Write out the listing in full, matching it word for word.

Recorded information
━━━━━━━━━━

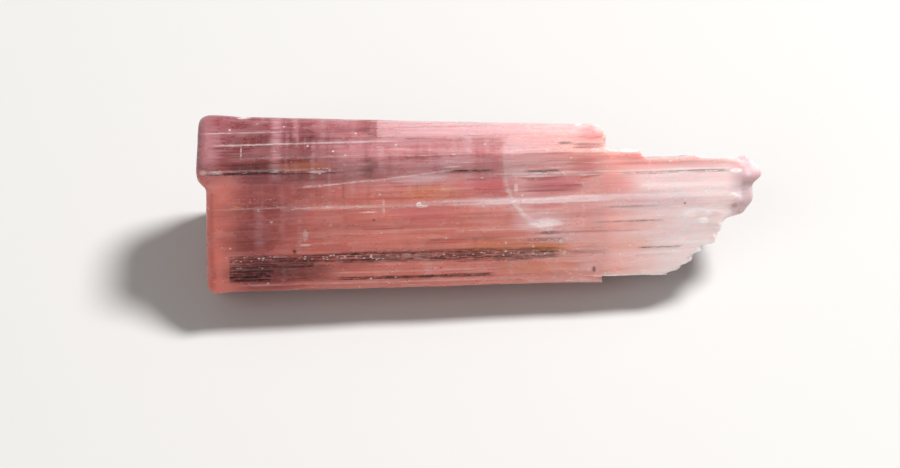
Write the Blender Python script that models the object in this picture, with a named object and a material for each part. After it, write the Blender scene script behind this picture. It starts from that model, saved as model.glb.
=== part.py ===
"""Pink tourmaline crystal: one striated prism, broken at both ends, lying on its flattest long face.

The prism runs along X. Z = 0 is the face that it lies on, and -Y is its front. Its left end is a worn,
rounded break with a small ledge. Its right end is splintered: the back is broken away, the underside
rises in steps, and what is left runs out to a blunt nib.
"""

import math
import random

import bmesh
import bpy
from mathutils import Vector

NODE = "tourmaline_crystal"
MM = 0.001  # every length below is in millimetres

LEFT_END, RIGHT_END = -18.0, 18.2
PRISM_END = RIGHT_END + 3.0  # the prism is made longer than the crystal, and the breaks cut it back
MEASURED_AT = 8.0  # X of the second of the two sections that the corners give

# The section's corners: (Y, Z) at LEFT_END, (Y, Z) at MEASURED_AT, and the radius of the edge there.
# They go up the front, over the top and down the rear. The rest face closes the ring.
CORNERS = {
    "rest_front": ((-2.25, 0.0), (-1.35, 0.0), 0.10),
    "keel": ((-5.05, 3.05), (-3.70, 2.45), 0.25),
    "low_ridge": ((-3.98, 4.86), (-2.52, 4.38), 0.0),
    "high_ridge": ((-1.93, 7.58), (-0.60, 7.24), 0.0),
    "main_edge": ((-0.86, 8.88), (0.42, 8.52), 0.12),
    "top_front": ((0.02, 10.28), (1.28, 9.80), 0.55),
    "top_rear": ((4.72, 10.36), (4.36, 9.92), 1.90),
    "rear_bulge": ((5.10, 4.90), (4.68, 4.80), 2.60),
    "rest_rear": ((4.28, 0.0), (3.92, 0.0), 0.30),
}
ARC_STEPS_PER_MM = 2.2
MOST_POINTS = 140  # that an outline can have

# Growth lines: shallow grooves and flat strips, of uneven width, along every face but the rest face.
STRIA_PITCH = 0.36
STRIA_STRAY = 0.34  # how far a line lies from its even place, as a share of the pitch
STRIA_DEPTH = 0.055
FLAT_STRIPS = 0.35  # the share of points that lie as high as the one before
STRIA_CLEAR = (0.15, 0.75)  # heights over the rest face between which the grooves reach their depth
COLLAR_END = -15.8  # left of this the surface is worn smooth
STATIONS = (-16.3, COLLAR_END, -15.4, -12.2, -8.6, -5.0, -1.2, 2.4, 5.8, 9.0, 12.4, 16.0, PRISM_END)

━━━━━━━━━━

Expected answer
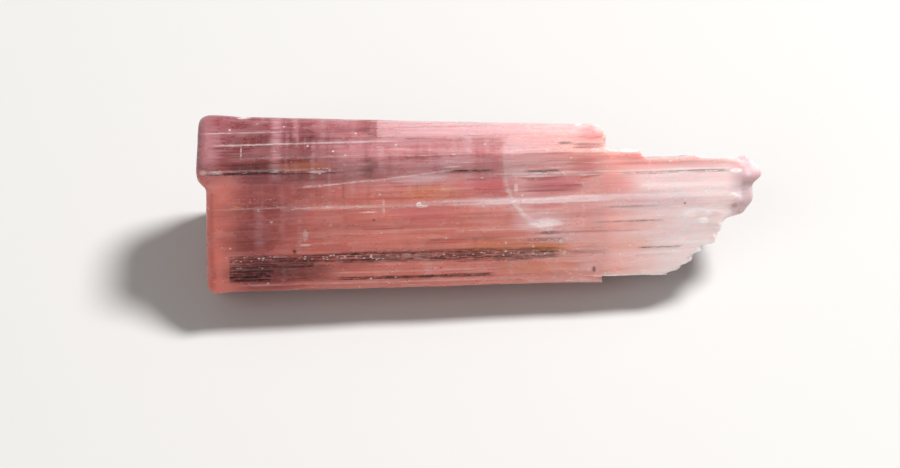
Write the Blender Python script that models the object in this picture, with a named object and a material for each part. After it, write the Blender scene script behind this picture. It starts from that model, saved as model.glb.
=== part.py ===
"""Pink tourmaline crystal: one striated prism, broken at both ends, lying on its flattest long face.

The prism runs along X. Z = 0 is the face that it lies on, and -Y is its front. Its left end is a worn,
rounded break with a small ledge. Its right end is splintered: the back is broken away, the underside
rises in steps, and what is left runs out to a blunt nib.
"""

import math
import random

import bmesh
import bpy
from mathutils import Vector

NODE = "tourmaline_crystal"
MM = 0.001  # every length below is in millimetres

LEFT_END, RIGHT_END = -18.0, 18.2
PRISM_END = RIGHT_END + 3.0  # the prism is made longer than the crystal, and the breaks cut it back
MEASURED_AT = 8.0  # X of the second of the two sections that the corners give

# The section's corners: (Y, Z) at LEFT_END, (Y, Z) at MEASURED_AT, and the radius of the edge there.
# They go up the front, over the top and down the rear. The rest face closes the ring.
CORNERS = {
    "rest_front": ((-2.25, 0.0), (-1.35, 0.0), 0.10),
    "keel": ((-5.05, 3.05), (-3.70, 2.45), 0.25),
    "low_ridge": ((-3.98, 4.86), (-2.52, 4.38), 0.0),
    "high_ridge": ((-1.93, 7.58), (-0.60, 7.24), 0.0),
    "main_edge": ((-0.86, 8.88), (0.42, 8.52), 0.12),
    "top_front": ((0.02, 10.28), (1.28, 9.80), 0.55),
    "top_rear": ((4.72, 10.36), (4.36, 9.92), 1.90),
    "rear_bulge": ((5.10, 4.90), (4.68, 4.80), 2.60),
    "rest_rear": ((4.28, 0.0), (3.92, 0.0), 0.30),
}
ARC_STEPS_PER_MM = 2.2
MOST_POINTS = 140  # that an outline can have

# Growth lines: shallow grooves and flat strips, of uneven width, along every face but the rest face.
STRIA_PITCH = 0.36
STRIA_STRAY = 0.34  # how far a line lies from its even place, as a share of the pitch
STRIA_DEPTH = 0.055
FLAT_STRIPS = 0.35  # the share of points that lie as high as the one before
STRIA_CLEAR = (0.15, 0.75)  # heights over the rest face between which the grooves reach their depth
COLLAR_END = -15.8  # left of this the surface is worn smooth
STATIONS = (-16.3, COLLAR_END, -15.4, -12.2, -8.6, -5.0, -1.2, 2.4, 5.8, 9.0, 12.4, 16.0, PRISM_END)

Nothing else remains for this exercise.